Items from a dataset:
☆ ☆ ☆ ☆ ☆

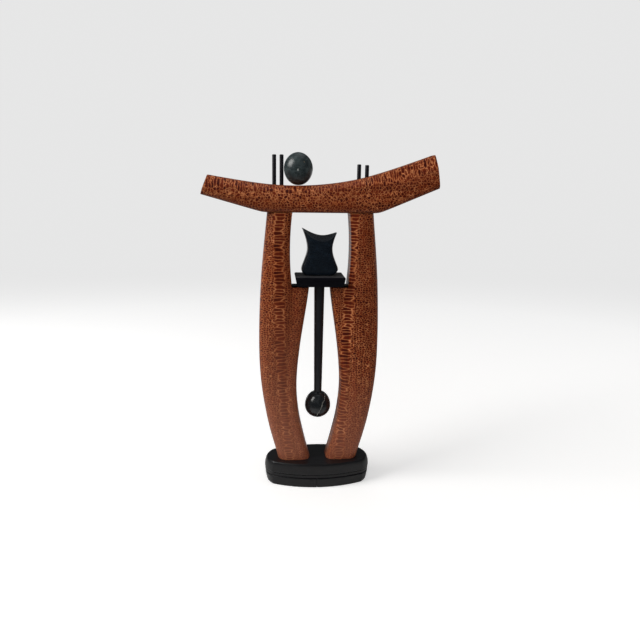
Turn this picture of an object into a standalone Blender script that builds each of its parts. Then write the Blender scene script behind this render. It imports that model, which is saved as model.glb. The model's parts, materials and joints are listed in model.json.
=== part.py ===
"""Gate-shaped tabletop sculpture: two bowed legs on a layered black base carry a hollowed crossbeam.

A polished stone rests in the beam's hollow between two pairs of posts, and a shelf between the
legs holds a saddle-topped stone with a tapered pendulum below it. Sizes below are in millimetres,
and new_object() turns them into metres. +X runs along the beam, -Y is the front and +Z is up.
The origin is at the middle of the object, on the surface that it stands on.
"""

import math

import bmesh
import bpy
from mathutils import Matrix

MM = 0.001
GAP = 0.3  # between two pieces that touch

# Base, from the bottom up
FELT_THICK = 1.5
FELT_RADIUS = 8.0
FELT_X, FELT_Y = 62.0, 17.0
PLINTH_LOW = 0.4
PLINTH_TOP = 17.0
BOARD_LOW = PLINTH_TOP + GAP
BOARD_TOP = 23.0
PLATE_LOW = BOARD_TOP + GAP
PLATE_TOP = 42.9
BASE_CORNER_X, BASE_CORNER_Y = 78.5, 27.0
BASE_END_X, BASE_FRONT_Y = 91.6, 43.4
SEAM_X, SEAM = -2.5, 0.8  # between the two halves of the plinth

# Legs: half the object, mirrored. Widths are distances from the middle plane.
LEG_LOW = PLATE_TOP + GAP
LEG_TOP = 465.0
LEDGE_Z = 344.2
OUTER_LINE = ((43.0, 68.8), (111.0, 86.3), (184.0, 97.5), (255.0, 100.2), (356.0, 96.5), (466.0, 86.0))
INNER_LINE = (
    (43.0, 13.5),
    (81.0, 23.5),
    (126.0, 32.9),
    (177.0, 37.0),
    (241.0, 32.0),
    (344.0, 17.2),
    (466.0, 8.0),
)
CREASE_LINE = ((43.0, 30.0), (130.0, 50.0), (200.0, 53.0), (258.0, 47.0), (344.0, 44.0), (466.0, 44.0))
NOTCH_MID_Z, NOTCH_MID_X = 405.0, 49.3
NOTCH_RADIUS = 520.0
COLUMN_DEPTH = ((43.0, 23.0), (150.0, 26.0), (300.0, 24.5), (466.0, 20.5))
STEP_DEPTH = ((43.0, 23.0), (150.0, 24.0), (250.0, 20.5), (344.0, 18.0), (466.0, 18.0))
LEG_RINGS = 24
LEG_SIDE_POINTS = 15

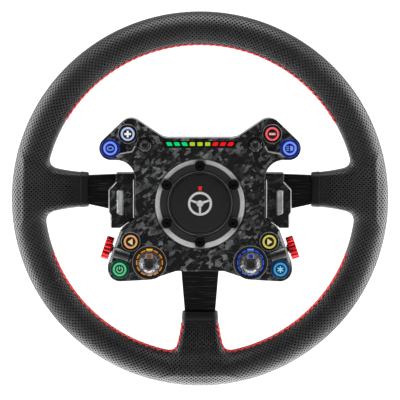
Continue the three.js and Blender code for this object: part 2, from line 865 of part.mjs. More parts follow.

☆ ☆ ☆ ☆ ☆

From the first line of the records above to the line that contains "import math", quote each line exactly.

__RESULT FOR THIS TASK__.
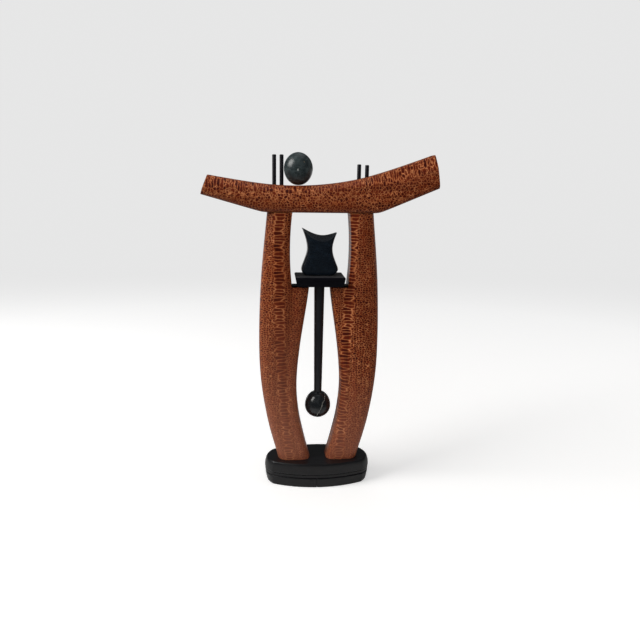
Turn this picture of an object into a standalone Blender script that builds each of its parts. Then write the Blender scene script behind this render. It imports that model, which is saved as model.glb. The model's parts, materials and joints are listed in model.json.
=== part.py ===
"""Gate-shaped tabletop sculpture: two bowed legs on a layered black base carry a hollowed crossbeam.

A polished stone rests in the beam's hollow between two pairs of posts, and a shelf between the
legs holds a saddle-topped stone with a tapered pendulum below it. Sizes below are in millimetres,
and new_object() turns them into metres. +X runs along the beam, -Y is the front and +Z is up.
The origin is at the middle of the object, on the surface that it stands on.
"""

import math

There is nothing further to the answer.